We present an algorithm for self-synchronizing all modems in a discrete multitone (DMT)-based very high-speed digital subscriber line (VDSL) system using the Zipper duplex method. This solves the problem with non-orthogonal near-end crosstalk (NEXT) that appears in systems with unsynchronized modems. The algorithm we present runs autonomously in each VDSL-modem. It uses the auto-correlation of the DMT-signal to determine the frame-offset of other users, and adjusts the own frame-timing to be better aligned with the other users. With our method all modems will be self-synchronized to within a small fraction of the total DMT frame-length. This self-synchronization suppresses the NEXT to a level far below the background noise-floor. This means that our self-synchronized system has the same performance as a system where all modems are perfectly synchronized to a master clock.

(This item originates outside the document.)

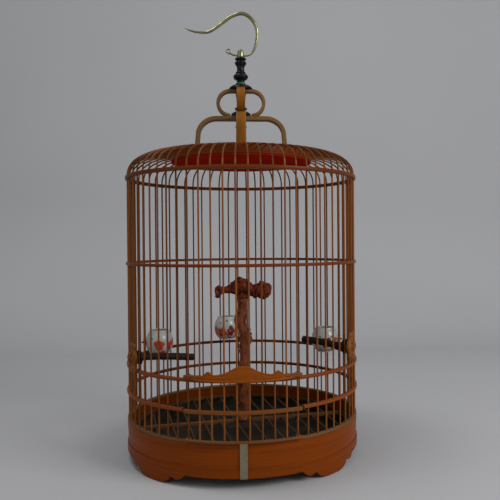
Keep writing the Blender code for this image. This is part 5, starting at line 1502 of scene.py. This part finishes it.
class CAGE_OT_perches(bpy.types.Operator):
    """Build the two dark perches and the carved knobs that clamp them"""

    bl_idname = "cage.perches"
    bl_label = "Perches"

    def execute(self, context):
        s = context.scene.cage_sizes
        step = TURN / s.bar_count
        half_bar = 1.5 * MM
        face = (s.wall_radius - half_bar) * math.cos(step / 2) - GAP
        rows = (
            ("left", -11, 163.2, (-74.4, -60.2, 157.6)),
            ("right", 11, 174.6, (94.0, -37.3, 178.4)),
        )
        for side, place, level, tip in rows:
            angle = place * step
            self.perch(side, angle, face, level * MM, [v * MM for v in tip])
            self.knob(side, angle, level * MM)
        return {"FINISHED"}

    def perch(self, side, angle, face, level, tip):
        """A stem through the wall, a collar with its face on the bars and a dark stick that runs to the tip."""
        collar = (
            (0.25, 3.2), (0.0, 9.6), (-0.5, 10.5), (-3.2, 10.5), (-3.8, 9.2), (-4.1, 5.5), (-8.0, 5.3), (-13.8, 5.3),
        )
        stem_reach, bow, taper, tip_size, tip_round = (v * MM for v in (6.5, 0.6, 0.1, 4.7, 0.5))
        points = [around(angle, KNOB_BACK + stem_reach, level)]
        points += [around(angle, face + out * MM, level) for out, size in collar]
        sizes = [collar[0][1] * MM, *(size * MM for out, size in collar)]
        thick = sizes[-1]
        start, end = points[-1], Vector(tip)
        for i in range(1, 25):
            share = i / 24
            place = start.lerp(end, share)
            place.z += bow * math.sin(math.pi * share)
            points.append(place)
            sizes.append(thick - taper * share)
        points.append(end + (end - start).normalized() * tip_round)
        sizes.append(tip_size)
        bark_starts = 158.0 * MM

        def bark(point):
            if Vector((point.x, point.y)).length > bark_starts:
                return 0.0
            return 0.45 * MM * noise.noise(point * 140.0) + 0.2 * MM * noise.noise(point * 420.0) - 0.15 * MM

        form = stick(Form(), points, sizes, 20, bark)
        settle(side + "_perch", form, "perch_wood", "ebony", "perch_" + side, sharp=45.0)

    def knob(self, side, angle, level):
        """A carved rosette: lobes round a raised eye, hollowed between the petals."""
        thick = 7.5 * MM
        wide, high = 13.5 * MM, 22.0 * MM
        out = around(angle, 1.0)
        across = Vector((math.cos(angle), math.sin(angle), 0.0))
        up = Vector((0.0, 0.0, 1.0))
        centre = around(angle, KNOB_BACK, level)
        steps, rings = 96, 18
        points = []
        fibre = []

        def put(share, turn, depth):
            swell = 1.0 + 0.10 * math.cos(6 * turn)
            a = wide * swell * share * math.cos(turn)
            b = high * swell * share * math.sin(turn)
            points.append(tuple(centre + across * a + up * b + out * depth))
            fibre.append((b, a, depth))

        for r in range(1, rings + 1):
            share = r / rings
            for k in range(steps):
                turn = TURN * k / steps
                petal = 0.5 + 0.5 * math.cos(6 * turn)
                body = thick * (0.62 + 0.30 * math.sin(math.pi * min(share, 1.0)) * petal)
                eye = thick * 0.38 * math.exp(-((share / 0.24) ** 2))
                groove = thick * 0.22 * math.exp(-(((share - 0.36) / 0.07) ** 2))
                edge = max(0.0, (share - 0.86) / 0.14)
                depth = body + eye - groove - thick * 0.34 * edge**2
                put(share, turn, min(depth, thick) if share < 1.0 else thick * 0.42)
        for share, depth in ((1.0, 0.12), (0.96, 0.0)):
            for k in range(steps):
                put(share, TURN * k / steps, thick * depth)
        faces = []
        last = rings + 1
        for r in range(last):
            for k in range(steps):
                m = (k + 1) % steps
                faces.append([r * steps + k, r * steps + m, (r + 1) * steps + m, (r + 1) * steps + k])
        faces.append(list(range(steps))[::-1])
        faces.append([last * steps + k for k in range(steps)])
        form = Form().add(points, faces, [[fibre[i] for i in face] for face in faces])
        node = "perch_knob_" + side
        settle(side + "_knob", form, "knob_wood", "knob_wood", node, body="knob_" + side, sharp=50.0)


class CAGE_OT_stand(bpy.types.Operator):
    """Build the root-wood stand in the middle of the floor"""

    bl_idname = "cage.stand"
    bl_label = "Stand"

    def execute(self, context):
        self.post()
        self.head()
        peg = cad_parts["stand_peg"]
        peg.data.materials.clear()
        peg.data.materials.append(finish("bar_bamboo"))
        return {"FINISHED"}

    def burls(self, form, rows):
        """Small rough lumps that grow out of the wood, each a place and a radius in millimetres."""
        for x, y, z, r in rows:
            centre = Vector((x, y, z)) * MM
            radius = r * MM
            turns = [math.pi * (0.04 + 0.92 * i / 10) for i in range(11)]
            points = [centre - Vector((0.0, 0.0, radius * 1.15 * math.cos(turn))) for turn in turns]

            def skin(point):
                return radius * (0.55 * noise.noise(point * 260.0) + 0.25 * noise.noise(point * 620.0))

            stick(form, points, [radius * math.sin(turn) for turn in turns], 18, skin)

    def post(self):
        """The crooked post, with ridged bark."""
        low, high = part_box("stand_post")
        tall = high.z - low.z
        radius = 9.0 * MM
        shares = (
            (0.0, 0.0, 0.000, 1.42), (0.0, 0.0, 0.030, 1.26), (0.2, 0.0, 0.075, 0.90), (0.2, 0.1, 0.200, 0.92),
            (0.1, 0.0, 0.330, 0.86), (0.15, -0.1, 0.450, 0.90), (0.2, 0.0, 0.560, 0.84), (0.42, 0.1, 0.655, 1.10),
            (0.25, 0.0, 0.720, 0.98), (-0.10, 0.0, 0.765, 0.94), (-0.42, 0.1, 0.815, 1.14), (-0.10, 0.0, 0.880, 0.90),
            (0.0, 0.0, 0.940, 0.90), (0.0, 0.0, 1.000, 1.05),
        )
        path = smooth_path([(x * radius, y * radius, low.z + z * tall, r * radius) for x, y, z, r in shares], 9)

        def bark(point):
            ridge = noise.noise(Vector((point.x * 150, point.y * 150, point.z * 45)))
            knots = max(0.0, noise.noise(Vector((point.x * 60 + 7, point.y * 60, point.z * 55))) - 0.18)
            return 0.9 * MM * ridge + 5.5 * MM * knots + 0.25 * MM * noise.noise(point * 600.0) - 0.5 * MM

        form = path_stick(Form(), path, 36, bark)
        self.burls(form, (
            (-8.6, -2.0, 213.0, 3.6), (-9.8, -1.0, 206.5, 4.2), (-9.0, -3.0, 199.5, 3.6), (-7.0, -4.5, 221.0, 2.8),
            (9.2, -2.0, 189.0, 3.4), (10.2, -1.0, 182.0, 4.2), (10.6, -2.0, 174.5, 4.0), (9.0, -3.0, 167.5, 3.2),
            (-8.4, 1.0, 176.0, 2.8), (-8.0, -3.0, 164.0, 3.0), (7.6, 4.0, 128.0, 3.4), (-6.0, 6.0, 100.0, 3.6),
        ))
        settle("root_post", form, "root_wood", "root_wood", "stand_post", sharp=60.0)

    def head(self):
        """The gnarled perch head on top of the post, with the neck that joins them."""
        half, thick = 45.5 * MM, 11.2 * MM
        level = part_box("stand_post")[1].z + GAP + thick
        shares = (
            (-0.97, 0.05, -0.15, 0.36), (-0.91, 0.06, -0.08, 0.74), (-0.80, 0.04, 0.12, 0.62),
            (-0.62, 0.00, 0.22, 0.46), (-0.45, 0.05, 0.30, 0.66), (-0.25, 0.10, 0.50, 1.04), (-0.05, 0.10, 0.70, 1.26),
            (0.15, 0.05, 0.35, 1.14), (0.35, 0.00, 0.05, 0.86), (0.55, -0.10, 0.15, 1.02), (0.75, -0.05, 0.15, 1.14),
            (0.92, 0.00, 0.25, 0.92), (1.00, 0.05, 0.20, 0.45),
        )
        path = smooth_path([(x * half, y * thick, level + z * thick, r * thick) for x, y, z, r in shares], 8)

        def gnarl(point):
            lumps = noise.noise(point * 85.0)
            knots = max(0.0, noise.noise(point * 130.0 + Vector((3.0, 1.0, 5.0))) - 0.15)
            return 2.2 * MM * lumps + 4.5 * MM * knots + 0.3 * MM * noise.noise(point * 500.0) - 0.4 * MM

        form = path_stick(Form(), path, 32, gnarl)
        self.burls(form, (
            (-39.0, -3.0, 245.5, 4.4), (-36.0, -5.0, 256.0, 4.0), (-14.0, -6.0, 262.0, 5.0), (-4.0, -5.0, 268.5, 5.5),
            (9.0, -6.0, 262.0, 5.0), (22.0, -6.0, 257.0, 4.6), (30.0, -5.0, 262.0, 5.2), (38.0, -4.0, 257.0, 5.2),
            (34.0, -6.0, 243.5, 5.0), (20.0, -7.0, 245.0, 4.6), (41.0, -2.0, 248.0, 4.6),
        ))
        seat = level - thick
        neck = ((0.0, 0.96), (0.3, 0.92), (0.7, 0.84), (1.2, 0.70))
        path_stick(form, [(0.0, 0.0, seat + z * thick, r * thick) for z, r in neck], 32, gnarl)
        settle("root_head", form, "head_wood", "root_wood", "stand_head", sharp=60.0)


# Stage


class CAGE_OT_stage(bpy.types.Operator):
    """Set up the floor, the backdrop, the soft lights and the camera"""

    bl_idname = "cage.stage"
    bl_label = "Stage"

    def execute(self, context):
        scene = context.scene
        scene.view_settings.view_transform = "Standard"
        self.backdrop(scene)
        self.light("key_light", (1.8, -1.3, 1.4), 1.1, 36.0)
        self.light("fill_light", (-1.7, -1.1, 0.9), 1.2, 3.0)
        self.light("top_light", (-0.5, -0.1, 1.9), 0.5, 7.0)
        world = scene.world or bpy.data.worlds.new("studio")
        scene.world = world
        world.use_nodes = True
        back = world.node_tree.nodes["Background"]
        back.inputs["Color"].default_value = (0.95, 0.97, 1.0, 1.0)
        back.inputs["Strength"].default_value = 0.38
        self.camera(scene)
        return {"FINISHED"}

    def camera(self, scene):
        """Stands where the photo was taken from: its lens, its place and its pan, tilt and roll in degrees."""
        lens = bpy.data.cameras.new("photo_camera")
        lens.sensor_width = 36.0
        lens.lens = 1.28 * lens.sensor_width
        lens.shift_x = -0.07
        camera = bpy.data.objects.new("photo_camera", lens)
        scene.collection.objects.link(camera)
        stand = Matrix.Translation((0.0, -1.026, 0.3276))
        pan, tilt, roll = (math.radians(v) for v in (-3.83, -0.63, -0.44))
        aim = Matrix.Rotation(pan, 4, "Z") @ Matrix.Rotation(math.pi / 2 + tilt, 4, "X")
        camera.matrix_world = stand @ aim @ Matrix.Rotation(roll, 4, "Z")
        scene.camera = camera

    def backdrop(self, scene):
        """One sheet: the floor runs back, bends up and becomes the wall."""
        front, foot, bend, top = -2.4, 0.9, 0.5, 3.2
        path = [(front, 0.0), (foot, 0.0)]
        for i in range(1, 25):
            turn = math.pi / 2 * i / 24
            path.append((foot + bend * math.sin(turn), bend - bend * math.cos(turn)))
        path.append((foot + bend, top))
        points = [(x, y, z) for y, z in path for x in (-3.5, 3.5)]
        faces = [[2 * i, 2 * i + 1, 2 * i + 3, 2 * i + 2] for i in range(len(path) - 1)]
        mesh = bpy.data.meshes.new("backdrop")
        mesh.from_pydata(points, [], faces)
        mesh.shade_smooth()
        sheet = bpy.data.objects.new("backdrop", mesh)
        scene.collection.objects.link(sheet)
        made, wires, shader = new_finish("backdrop_paper")
        cloud = wires.band(wires.grain(wires.place(), 1.5, 2.0), 0.2, 0.8)
        ground = scene.cage_colours.ground
        wires.fill(shader, {
            "Base Color": wires.blend(cloud, rgb(ground, 0.97), rgb(ground, 1.03)),
            "Roughness": 0.85,
        })
        mesh.materials.append(made)

    def light(self, name, place, size, power):
        """A soft square light that faces the middle of the cage."""
        lamp = bpy.data.lights.new(name, "AREA")
        lamp.shape = "SQUARE"
        lamp.size = size
        lamp.energy = power
        obj = bpy.data.objects.new(name, lamp)
        bpy.context.scene.collection.objects.link(obj)
        spot = Vector(place)
        obj.location = spot
        obj.rotation_euler = (Vector((0.0, 0.0, 0.3)) - spot).to_track_quat("-Z", "Y").to_euler()


STEPS = (
    CAGE_OT_wall_bars,
    CAGE_OT_hoops,
    CAGE_OT_base,
    CAGE_OT_floor,
    CAGE_OT_crown,
    CAGE_OT_handle,
    CAGE_OT_turned_stack,
    CAGE_OT_hook,
    CAGE_OT_door,
    CAGE_OT_cups,
    CAGE_OT_perches,
    CAGE_OT_stand,
    CAGE_OT_stage,
)


class CAGE_PT_pieces(bpy.types.Panel):
    """Lists the cage's sizes, colours and pieces"""

    bl_label = "Bird Cage"
    bl_idname = "CAGE_PT_pieces"
    bl_space_type = "VIEW_3D"
    bl_region_type = "UI"
    bl_category = "Bird Cage"

    def draw(self, context):
        for group in (context.scene.cage_sizes, context.scene.cage_colours):
            column = self.layout.column(align=True)
            for key in group.__annotations__:
                column.prop(group, key)
        for step in STEPS:
            self.layout.operator(step.bl_idname)


CLASSES = (CageSizes, CageColours, *STEPS, CAGE_PT_pieces)


def register():
    for cls in CLASSES:
        bpy.utils.register_class(cls)
    bpy.types.Scene.cage_sizes = PointerProperty(type=CageSizes)
    bpy.types.Scene.cage_colours = PointerProperty(type=CageColours)


def unregister():
    del bpy.types.Scene.cage_colours
    del bpy.types.Scene.cage_sizes
    for cls in reversed(CLASSES):
        bpy.utils.unregister_class(cls)


def main():
    register()
    for step in STEPS:
        group, name = step.bl_idname.split(".")
        getattr(getattr(bpy.ops, group), name)()


if __name__ == "__main__":
    main()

Channel measurements in an open-pit mine using USRPs: 5G - expect the unexpected

In this paper, we describe and analyze the results of a radio channel measurement campaign in an extreme industrial environment; a large open-pit copper mine targeted by next generations highly voiced device communications. We present a practical and efficient method to perform robust and high-sensitivity impulse response measurements without a common clock reference using the widely spread USRP hardware. With this technique, we performed channel sounding on a large number of locations within the mine. One important observation is that the radio channels impulse response in an open-pit mine can often be more than 10 µs long, and much unlike the responses normally associated with Wi-Fi and mobile cellular radio systems, which poses serious design challenges for future 5G radio systems.

Asymmetric Transmit-Windowing for Low-Latency and Robust OFDM

In the content of low-latency 5G systems we revisit in this paper the question of shortening the cyclic prefix in windowed OFDM system without sacrificing OOB power emissions or increasing the ISI and ICI. Based on interference power analysis we propose a new asymmetric window which provides 30 percent cyclic prefix length reduction without increasing adjacent-channel interference power or channel-induced ISI/ICI.